Lima’s coffee deserves a word too. Peru grows excellent coffee and for years exported all the good stuff while drinking instant, but the specialty cafés in Barranco and Miraflores have flipped that — a proper flat white or pour-over runs S/12–16 and the beans are often single-origin Peruvian. After a few days I started planning my walks around the cafés, which is how you know a food trip has fully taken over.

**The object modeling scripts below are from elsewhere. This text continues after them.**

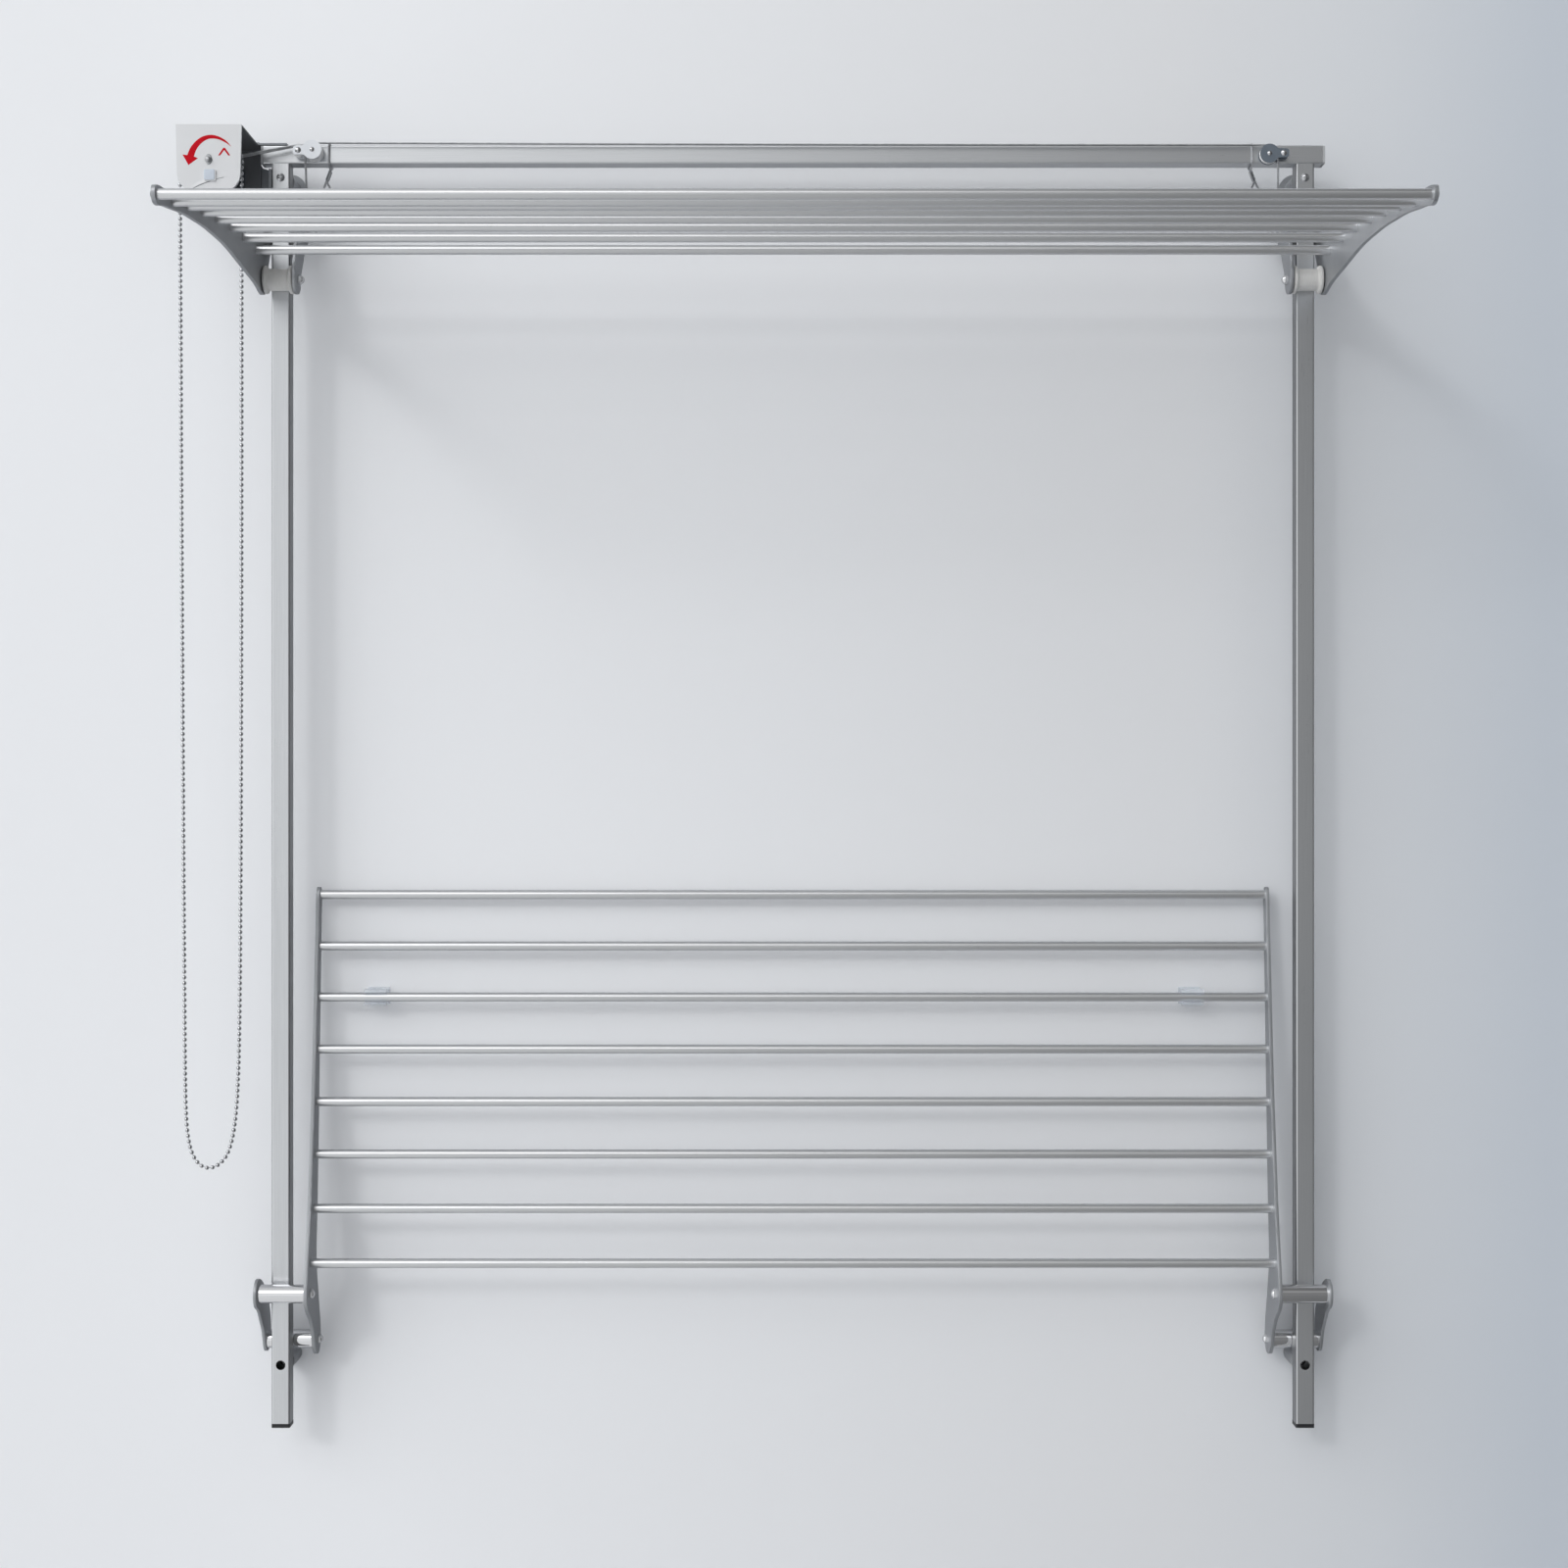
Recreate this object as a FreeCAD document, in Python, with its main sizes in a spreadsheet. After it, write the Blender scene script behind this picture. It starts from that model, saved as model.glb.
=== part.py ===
# Wall mounted fold-down drying rack: two posts and a beam on the wall, an upper rack
# that a chain winch raises and lowers on cables, and a lower rack folded up between
# the posts. Millimetres. X to the right, Y into the wall (wall plane Y=0), Z up.
# Origin: centre of the rectangle of the four wall screws, on the wall plane.
import FreeCAD, Part
import math
import os

Vector, Placement, Rotation = FreeCAD.Vector, FreeCAD.Placement, FreeCAD.Rotation
doc = FreeCAD.newDocument("drying_rack")

# ---------------------------------------------------------------- driving dimensions
P = dict([
    ("post_side", 20.0), ("post_wall", 1.5), ("post_corner", 1.8),
    ("half_span", 558.5), ("screw_half_height", 647.5), ("standoff_len", 40.0),
    ("post_low", -711.5), ("post_len", 1374.2), ("beam_half", 577.4), ("beam_low", 662.7),
    ("cap_thick", 3.0), ("foot_thick", 4.5),
    ("access_rad", 5.2), ("screw_rad", 2.5), ("screw_out", 30.0), ("screw_head_rad", 4.6),
    ("standoff_rad", 11.0), ("flange_rad", 17.0), ("flange_thick", 5.0),
    ("rod_rad", 5.0), ("rod_bore", 3.0), ("upper_rod_half", 574.5), ("lower_rod_half", 523.5),
    ("blade_thick", 4.0), ("bracket_thick", 3.5),
    ("roller_len", 32.4), ("roller_waist", 11.75), ("roller_flange", 15.25), ("roller_bore", 4.06),
    ("axle_rad", 4.0), ("axle_head_rad", 6.0), ("nut_rad", 5.6),
    ("rear_y", -28.0), ("rear_z", 592.2), ("front_y", -72.0), ("front_z", 533.2),
    ("tube_rad", 10.0), ("tube_bore", 8.4),
    ("low_rear_y", -29.7), ("low_rear_z", -625.6), ("low_front_y", -75.0), ("low_front_z", -566.4),
    ("clip_len", 24.0), ("clip_rad", 9.2), ("clip_bore", 5.35), ("clip_y", -23.5), ("clip_z", -249.3),
    ("winch_x", -617.75), ("winch_z", 645.9), ("wheel_rad", 33.9), ("chain_pitch_rad", 32.65),
    ("wheel_groove_rad", 29.9), ("drum_rad", 13.0), ("drum_flange_rad", 22.0),
    ("cable_rad", 1.2), ("chain_dia", 4.5), ("winch_axle_rad", 4.0),
    ("sheave_rad", 10.0), ("sheave_groove", 8.6), ("guide_rad", 6.3), ("guide_groove", 5.2),
    ("cheek_thick", 1.5), ("pin_rad", 2.0),
])
sheet = doc.addObject("Spreadsheet::Sheet", "dims")
for i, (word, value) in enumerate(P.items(), start=1):
    sheet.set("A%d" % i, word)
    sheet.set("B%d" % i, repr(float(value)))
    sheet.setAlias("B%d" % i, word)
doc.recompute()

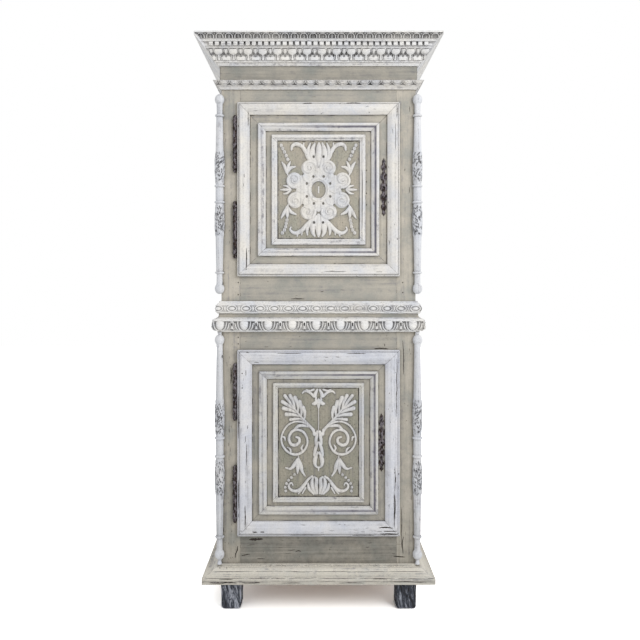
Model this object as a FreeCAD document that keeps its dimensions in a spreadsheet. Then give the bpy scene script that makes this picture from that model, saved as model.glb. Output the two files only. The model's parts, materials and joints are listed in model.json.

What I’d do with one more day
If I’d had a fourth day I would have given it entirely to the markets and the suburbs the tour didn’t reach. The Surquillo market across from Miraflores is where the restaurant chefs buy their produce, and wandering it — past stalls of ají peppers in a dozen colours, river fish, and fruit I couldn’t name — was more educational than any single meal. I’d also have done a cooking class, because the one thing eating doesn’t teach you is how the dishes are built, and several friends who did one in Lima still cook the recipes at home. The home-kitchen versions in particular get good reviews.
The honest verdict
Three days was enough to confirm the reputation and not nearly enough to finish the city. I left with a list of places I didn’t reach, which is the correct way to leave a food city. If you go for the food and only the food, Lima will reward it, and your favourite meal will probably be the cheapest one.